= Goal =
Beneath this instruction is a block of data; output from it exactly the lines that run from the one containing "fill_sheet()" through the one containing "obj.parent = None", inclusive.

[begin Information provided]

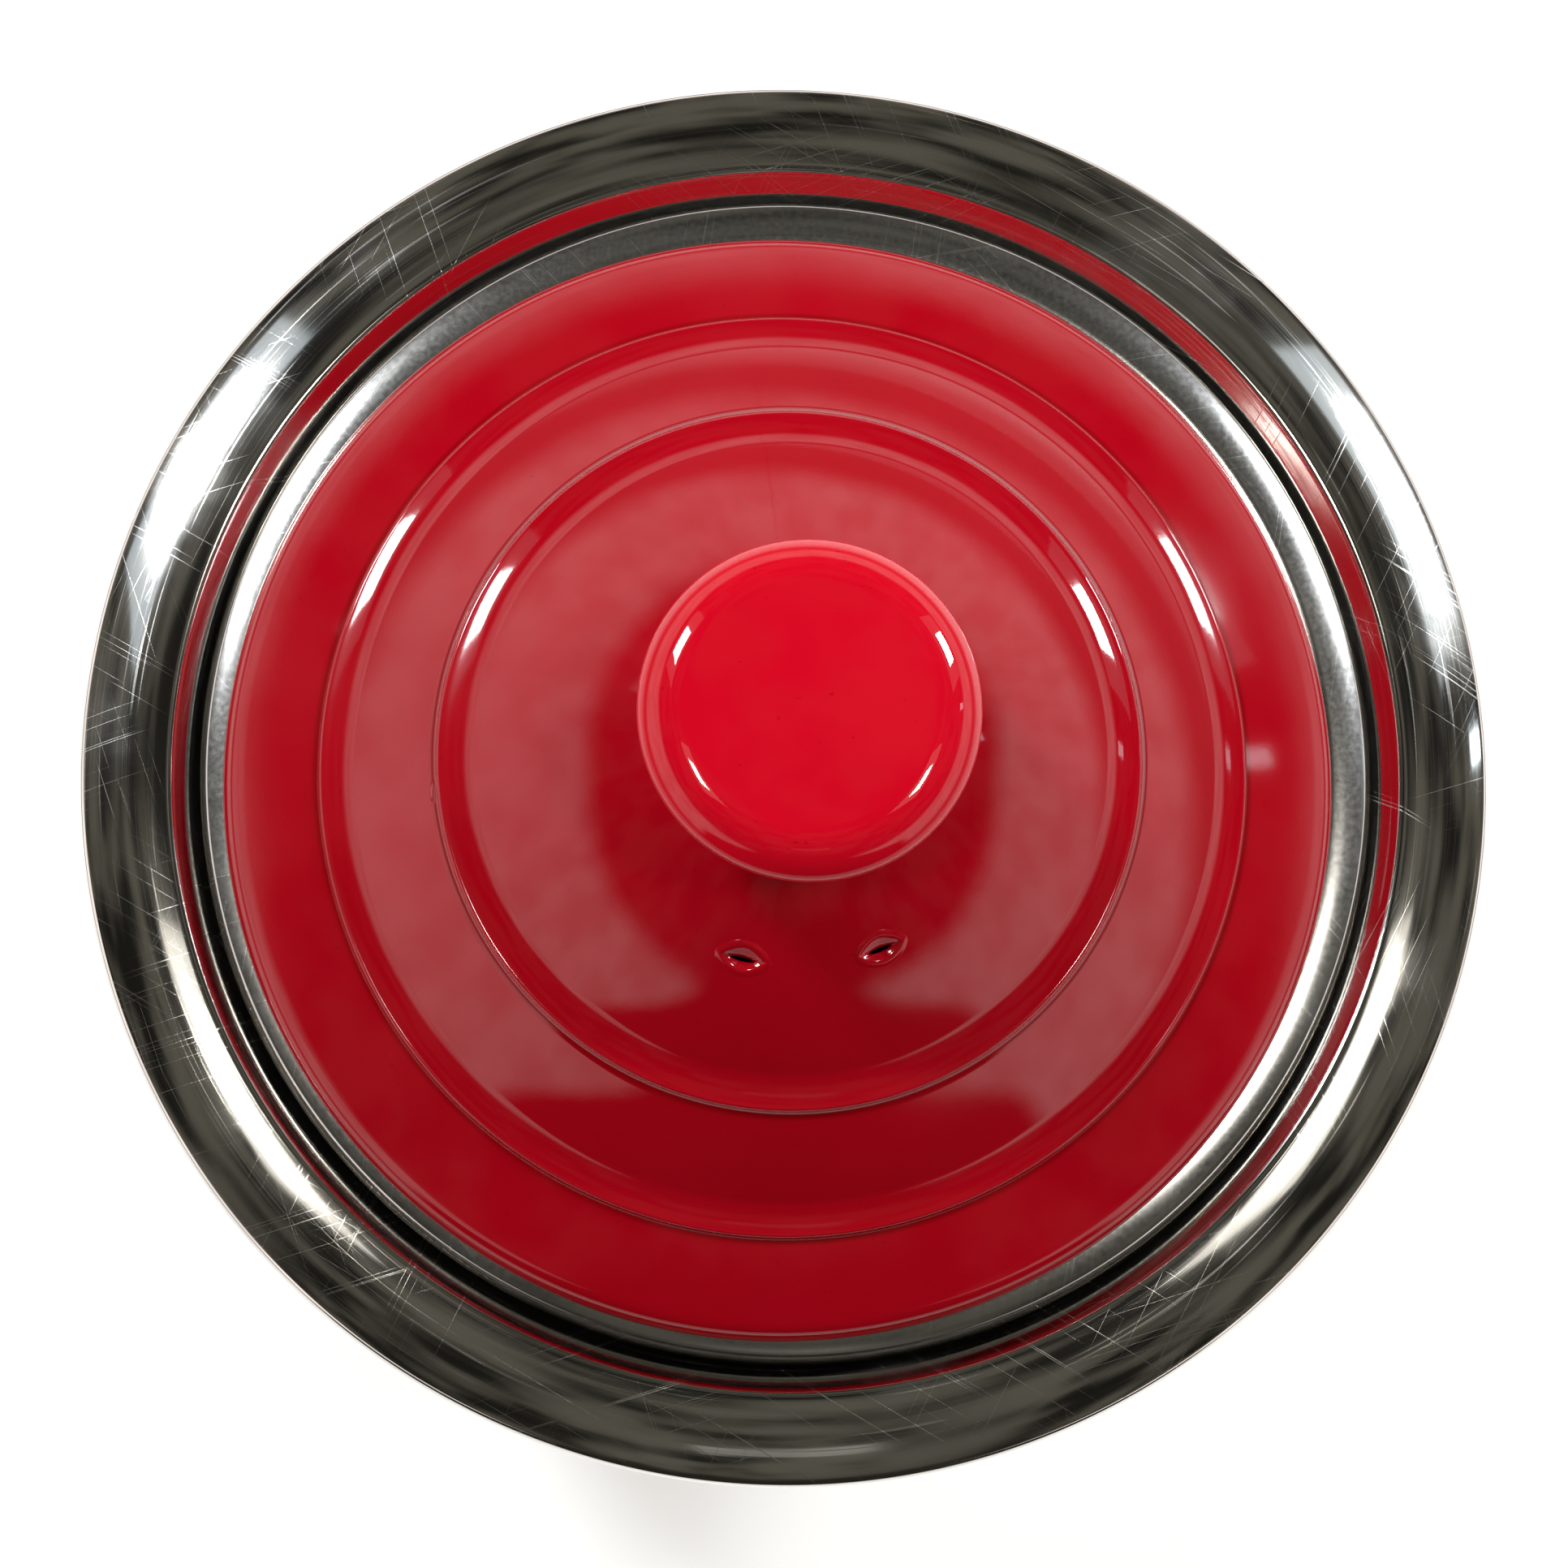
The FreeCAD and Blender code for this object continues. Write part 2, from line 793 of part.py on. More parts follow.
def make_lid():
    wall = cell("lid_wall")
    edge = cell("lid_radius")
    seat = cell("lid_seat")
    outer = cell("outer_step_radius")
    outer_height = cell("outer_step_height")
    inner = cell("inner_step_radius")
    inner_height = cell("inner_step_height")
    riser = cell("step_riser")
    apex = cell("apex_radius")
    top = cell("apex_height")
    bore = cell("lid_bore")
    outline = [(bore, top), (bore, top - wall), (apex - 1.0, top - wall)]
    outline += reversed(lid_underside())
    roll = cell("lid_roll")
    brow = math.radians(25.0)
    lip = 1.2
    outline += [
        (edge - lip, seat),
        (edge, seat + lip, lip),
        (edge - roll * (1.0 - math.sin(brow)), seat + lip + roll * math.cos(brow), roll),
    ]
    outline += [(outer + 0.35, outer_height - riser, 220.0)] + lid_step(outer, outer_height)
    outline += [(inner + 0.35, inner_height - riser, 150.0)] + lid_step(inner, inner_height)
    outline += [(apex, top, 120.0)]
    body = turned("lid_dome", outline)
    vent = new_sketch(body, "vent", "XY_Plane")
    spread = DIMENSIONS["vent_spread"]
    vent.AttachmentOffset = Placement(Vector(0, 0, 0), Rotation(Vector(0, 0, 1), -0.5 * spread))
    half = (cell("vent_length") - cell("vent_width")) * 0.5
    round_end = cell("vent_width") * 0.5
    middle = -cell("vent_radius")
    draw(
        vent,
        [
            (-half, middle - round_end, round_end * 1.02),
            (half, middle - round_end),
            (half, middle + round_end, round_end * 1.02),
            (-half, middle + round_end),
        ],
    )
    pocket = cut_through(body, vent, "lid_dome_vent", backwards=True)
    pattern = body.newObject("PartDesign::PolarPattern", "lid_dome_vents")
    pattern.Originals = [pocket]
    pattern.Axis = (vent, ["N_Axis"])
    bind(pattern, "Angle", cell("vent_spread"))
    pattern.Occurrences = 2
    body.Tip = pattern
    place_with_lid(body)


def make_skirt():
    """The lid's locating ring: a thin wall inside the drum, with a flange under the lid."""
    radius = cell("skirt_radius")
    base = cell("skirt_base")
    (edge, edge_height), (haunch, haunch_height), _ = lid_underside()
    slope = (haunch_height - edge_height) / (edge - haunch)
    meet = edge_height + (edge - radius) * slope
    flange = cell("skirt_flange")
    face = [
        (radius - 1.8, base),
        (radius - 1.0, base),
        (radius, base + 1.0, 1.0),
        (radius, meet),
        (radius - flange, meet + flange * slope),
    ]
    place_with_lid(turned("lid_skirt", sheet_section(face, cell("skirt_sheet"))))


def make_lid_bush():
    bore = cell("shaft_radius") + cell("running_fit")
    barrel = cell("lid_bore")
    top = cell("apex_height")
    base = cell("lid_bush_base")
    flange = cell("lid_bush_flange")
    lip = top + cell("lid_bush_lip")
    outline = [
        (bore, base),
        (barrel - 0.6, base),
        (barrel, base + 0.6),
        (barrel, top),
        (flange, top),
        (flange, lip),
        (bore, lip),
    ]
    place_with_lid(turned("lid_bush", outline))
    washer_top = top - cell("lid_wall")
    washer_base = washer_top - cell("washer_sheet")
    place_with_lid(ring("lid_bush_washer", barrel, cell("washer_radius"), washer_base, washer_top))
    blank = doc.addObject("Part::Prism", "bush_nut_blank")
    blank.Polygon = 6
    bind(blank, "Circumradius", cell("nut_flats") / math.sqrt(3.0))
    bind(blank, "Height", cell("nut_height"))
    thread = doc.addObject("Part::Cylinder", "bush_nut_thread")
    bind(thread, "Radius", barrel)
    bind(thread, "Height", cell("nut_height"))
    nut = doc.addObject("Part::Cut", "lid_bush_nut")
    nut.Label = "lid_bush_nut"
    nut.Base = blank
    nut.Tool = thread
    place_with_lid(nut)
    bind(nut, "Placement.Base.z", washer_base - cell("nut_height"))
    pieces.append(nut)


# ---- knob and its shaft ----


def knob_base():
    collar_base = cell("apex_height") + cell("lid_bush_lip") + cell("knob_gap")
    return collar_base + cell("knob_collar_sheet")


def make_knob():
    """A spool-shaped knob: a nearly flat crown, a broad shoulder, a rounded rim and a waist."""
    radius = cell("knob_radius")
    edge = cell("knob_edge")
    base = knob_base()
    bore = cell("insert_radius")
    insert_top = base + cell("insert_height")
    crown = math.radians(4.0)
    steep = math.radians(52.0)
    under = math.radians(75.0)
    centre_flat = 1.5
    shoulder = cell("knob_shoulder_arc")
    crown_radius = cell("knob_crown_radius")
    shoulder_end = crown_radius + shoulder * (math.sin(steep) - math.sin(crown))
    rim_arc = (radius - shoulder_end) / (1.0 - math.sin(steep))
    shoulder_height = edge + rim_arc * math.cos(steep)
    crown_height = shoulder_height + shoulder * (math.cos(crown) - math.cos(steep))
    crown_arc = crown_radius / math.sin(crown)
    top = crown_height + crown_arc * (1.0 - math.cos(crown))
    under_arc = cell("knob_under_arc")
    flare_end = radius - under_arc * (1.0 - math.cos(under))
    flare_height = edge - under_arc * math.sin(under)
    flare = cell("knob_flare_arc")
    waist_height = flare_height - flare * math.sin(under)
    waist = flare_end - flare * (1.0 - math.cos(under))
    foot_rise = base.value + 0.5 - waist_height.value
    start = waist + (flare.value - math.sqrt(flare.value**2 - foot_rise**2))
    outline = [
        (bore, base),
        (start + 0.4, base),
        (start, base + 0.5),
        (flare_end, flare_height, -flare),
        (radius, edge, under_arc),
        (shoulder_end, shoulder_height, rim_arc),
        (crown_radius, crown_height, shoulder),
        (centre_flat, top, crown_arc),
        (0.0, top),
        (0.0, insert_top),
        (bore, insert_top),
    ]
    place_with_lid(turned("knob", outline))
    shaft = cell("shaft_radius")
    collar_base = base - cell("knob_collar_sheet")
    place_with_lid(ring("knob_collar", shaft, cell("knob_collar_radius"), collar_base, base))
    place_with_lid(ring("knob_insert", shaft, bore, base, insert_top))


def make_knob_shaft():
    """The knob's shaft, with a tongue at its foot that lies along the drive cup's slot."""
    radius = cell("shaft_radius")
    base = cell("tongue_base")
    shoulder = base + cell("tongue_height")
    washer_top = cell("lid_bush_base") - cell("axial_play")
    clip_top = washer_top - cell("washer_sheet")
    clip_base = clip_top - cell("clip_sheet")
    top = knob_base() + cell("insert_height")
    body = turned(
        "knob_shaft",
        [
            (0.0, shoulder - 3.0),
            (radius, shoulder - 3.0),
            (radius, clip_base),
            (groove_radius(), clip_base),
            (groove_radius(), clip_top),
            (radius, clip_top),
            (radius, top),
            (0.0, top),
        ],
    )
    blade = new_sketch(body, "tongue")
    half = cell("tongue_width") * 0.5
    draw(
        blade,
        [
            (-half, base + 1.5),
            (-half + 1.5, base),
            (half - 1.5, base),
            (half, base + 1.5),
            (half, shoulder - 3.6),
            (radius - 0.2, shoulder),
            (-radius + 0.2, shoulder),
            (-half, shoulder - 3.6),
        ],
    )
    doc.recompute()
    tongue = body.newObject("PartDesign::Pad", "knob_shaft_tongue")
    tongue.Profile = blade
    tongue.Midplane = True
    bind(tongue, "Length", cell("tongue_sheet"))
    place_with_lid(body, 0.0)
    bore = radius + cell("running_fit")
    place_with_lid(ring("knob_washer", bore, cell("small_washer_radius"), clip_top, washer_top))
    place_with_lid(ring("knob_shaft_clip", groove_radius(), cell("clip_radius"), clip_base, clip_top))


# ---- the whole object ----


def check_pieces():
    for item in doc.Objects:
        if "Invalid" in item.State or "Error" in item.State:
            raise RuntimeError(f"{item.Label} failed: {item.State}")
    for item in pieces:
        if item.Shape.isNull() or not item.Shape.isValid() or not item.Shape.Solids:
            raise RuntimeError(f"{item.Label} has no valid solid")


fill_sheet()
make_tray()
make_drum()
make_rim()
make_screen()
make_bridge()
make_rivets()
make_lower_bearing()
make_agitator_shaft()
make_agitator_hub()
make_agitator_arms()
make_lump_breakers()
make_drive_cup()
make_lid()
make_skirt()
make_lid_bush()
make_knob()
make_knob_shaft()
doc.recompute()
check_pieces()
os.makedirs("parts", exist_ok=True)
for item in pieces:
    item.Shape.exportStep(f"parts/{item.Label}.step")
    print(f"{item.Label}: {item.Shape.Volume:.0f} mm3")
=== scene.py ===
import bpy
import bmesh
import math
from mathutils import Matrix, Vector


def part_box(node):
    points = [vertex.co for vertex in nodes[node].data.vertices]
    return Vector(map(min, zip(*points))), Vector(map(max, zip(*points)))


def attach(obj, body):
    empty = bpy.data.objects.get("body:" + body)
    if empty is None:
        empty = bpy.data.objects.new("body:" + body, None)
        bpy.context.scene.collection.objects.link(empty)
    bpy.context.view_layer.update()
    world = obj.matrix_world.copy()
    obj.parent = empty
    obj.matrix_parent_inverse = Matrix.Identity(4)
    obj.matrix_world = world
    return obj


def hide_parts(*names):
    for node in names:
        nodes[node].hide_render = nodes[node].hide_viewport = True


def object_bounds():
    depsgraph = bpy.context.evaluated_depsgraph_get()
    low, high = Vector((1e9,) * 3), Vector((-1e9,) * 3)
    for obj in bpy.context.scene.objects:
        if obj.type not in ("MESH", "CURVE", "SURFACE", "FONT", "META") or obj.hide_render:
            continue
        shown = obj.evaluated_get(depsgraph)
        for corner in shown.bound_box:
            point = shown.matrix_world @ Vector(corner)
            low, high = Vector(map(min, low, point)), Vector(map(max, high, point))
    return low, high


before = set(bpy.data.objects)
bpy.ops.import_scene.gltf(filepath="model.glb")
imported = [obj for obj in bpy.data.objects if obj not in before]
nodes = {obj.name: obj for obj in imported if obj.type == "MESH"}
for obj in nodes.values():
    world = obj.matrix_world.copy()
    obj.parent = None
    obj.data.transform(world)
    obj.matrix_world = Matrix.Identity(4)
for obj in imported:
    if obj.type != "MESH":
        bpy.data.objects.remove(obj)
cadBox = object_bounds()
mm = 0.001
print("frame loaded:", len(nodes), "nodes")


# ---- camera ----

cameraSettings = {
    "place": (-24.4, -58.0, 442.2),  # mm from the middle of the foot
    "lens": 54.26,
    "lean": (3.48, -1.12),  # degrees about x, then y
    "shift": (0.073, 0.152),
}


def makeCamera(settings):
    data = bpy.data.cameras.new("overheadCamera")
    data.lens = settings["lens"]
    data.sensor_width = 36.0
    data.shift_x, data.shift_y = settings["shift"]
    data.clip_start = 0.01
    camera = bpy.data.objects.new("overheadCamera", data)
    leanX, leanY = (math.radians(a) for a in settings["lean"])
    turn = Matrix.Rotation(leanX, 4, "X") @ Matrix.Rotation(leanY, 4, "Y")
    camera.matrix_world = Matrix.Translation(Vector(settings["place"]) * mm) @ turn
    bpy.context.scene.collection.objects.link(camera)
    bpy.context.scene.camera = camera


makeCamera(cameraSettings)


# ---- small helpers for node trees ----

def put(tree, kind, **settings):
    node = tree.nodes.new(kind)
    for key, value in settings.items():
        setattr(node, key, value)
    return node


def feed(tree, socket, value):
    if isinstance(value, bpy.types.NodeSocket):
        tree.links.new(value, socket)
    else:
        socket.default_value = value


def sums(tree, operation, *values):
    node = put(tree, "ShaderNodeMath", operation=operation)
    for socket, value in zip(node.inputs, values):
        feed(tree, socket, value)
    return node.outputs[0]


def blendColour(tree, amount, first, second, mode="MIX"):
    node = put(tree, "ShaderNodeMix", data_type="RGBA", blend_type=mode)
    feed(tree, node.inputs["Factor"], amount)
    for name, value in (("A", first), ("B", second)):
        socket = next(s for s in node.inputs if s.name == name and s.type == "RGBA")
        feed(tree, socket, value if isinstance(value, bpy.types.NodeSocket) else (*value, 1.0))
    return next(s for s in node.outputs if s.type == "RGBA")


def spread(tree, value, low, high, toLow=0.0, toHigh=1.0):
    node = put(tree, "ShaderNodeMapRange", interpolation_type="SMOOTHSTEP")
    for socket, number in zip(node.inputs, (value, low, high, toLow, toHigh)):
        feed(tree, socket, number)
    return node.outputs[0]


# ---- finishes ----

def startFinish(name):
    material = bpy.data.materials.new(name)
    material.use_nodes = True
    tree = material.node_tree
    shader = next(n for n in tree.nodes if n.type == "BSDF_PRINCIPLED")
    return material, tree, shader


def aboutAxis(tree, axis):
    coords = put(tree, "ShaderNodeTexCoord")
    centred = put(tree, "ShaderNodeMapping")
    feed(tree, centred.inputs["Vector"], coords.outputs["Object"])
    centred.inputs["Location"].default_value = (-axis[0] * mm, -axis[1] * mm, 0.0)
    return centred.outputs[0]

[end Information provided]

= Task answer =
fill_sheet()
make_tray()
make_drum()
make_rim()
make_screen()
make_bridge()
make_rivets()
make_lower_bearing()
make_agitator_shaft()
make_agitator_hub()
make_agitator_arms()
make_lump_breakers()
make_drive_cup()
make_lid()
make_skirt()
make_lid_bush()
make_knob()
make_knob_shaft()
doc.recompute()
check_pieces()
os.makedirs("parts", exist_ok=True)
for item in pieces:
    item.Shape.exportStep(f"parts/{item.Label}.step")
    print(f"{item.Label}: {item.Shape.Volume:.0f} mm3")
=== scene.py ===
import bpy
import bmesh
import math
from mathutils import Matrix, Vector


def part_box(node):
    points = [vertex.co for vertex in nodes[node].data.vertices]
    return Vector(map(min, zip(*points))), Vector(map(max, zip(*points)))


def attach(obj, body):
    empty = bpy.data.objects.get("body:" + body)
    if empty is None:
        empty = bpy.data.objects.new("body:" + body, None)
        bpy.context.scene.collection.objects.link(empty)
    bpy.context.view_layer.update()
    world = obj.matrix_world.copy()
    obj.parent = empty
    obj.matrix_parent_inverse = Matrix.Identity(4)
    obj.matrix_world = world
    return obj


def hide_parts(*names):
    for node in names:
        nodes[node].hide_render = nodes[node].hide_viewport = True


def object_bounds():
    depsgraph = bpy.context.evaluated_depsgraph_get()
    low, high = Vector((1e9,) * 3), Vector((-1e9,) * 3)
    for obj in bpy.context.scene.objects:
        if obj.type not in ("MESH", "CURVE", "SURFACE", "FONT", "META") or obj.hide_render:
            continue
        shown = obj.evaluated_get(depsgraph)
        for corner in shown.bound_box:
            point = shown.matrix_world @ Vector(corner)
            low, high = Vector(map(min, low, point)), Vector(map(max, high, point))
    return low, high


before = set(bpy.data.objects)
bpy.ops.import_scene.gltf(filepath="model.glb")
imported = [obj for obj in bpy.data.objects if obj not in before]
nodes = {obj.name: obj for obj in imported if obj.type == "MESH"}
for obj in nodes.values():
    world = obj.matrix_world.copy()
    obj.parent = None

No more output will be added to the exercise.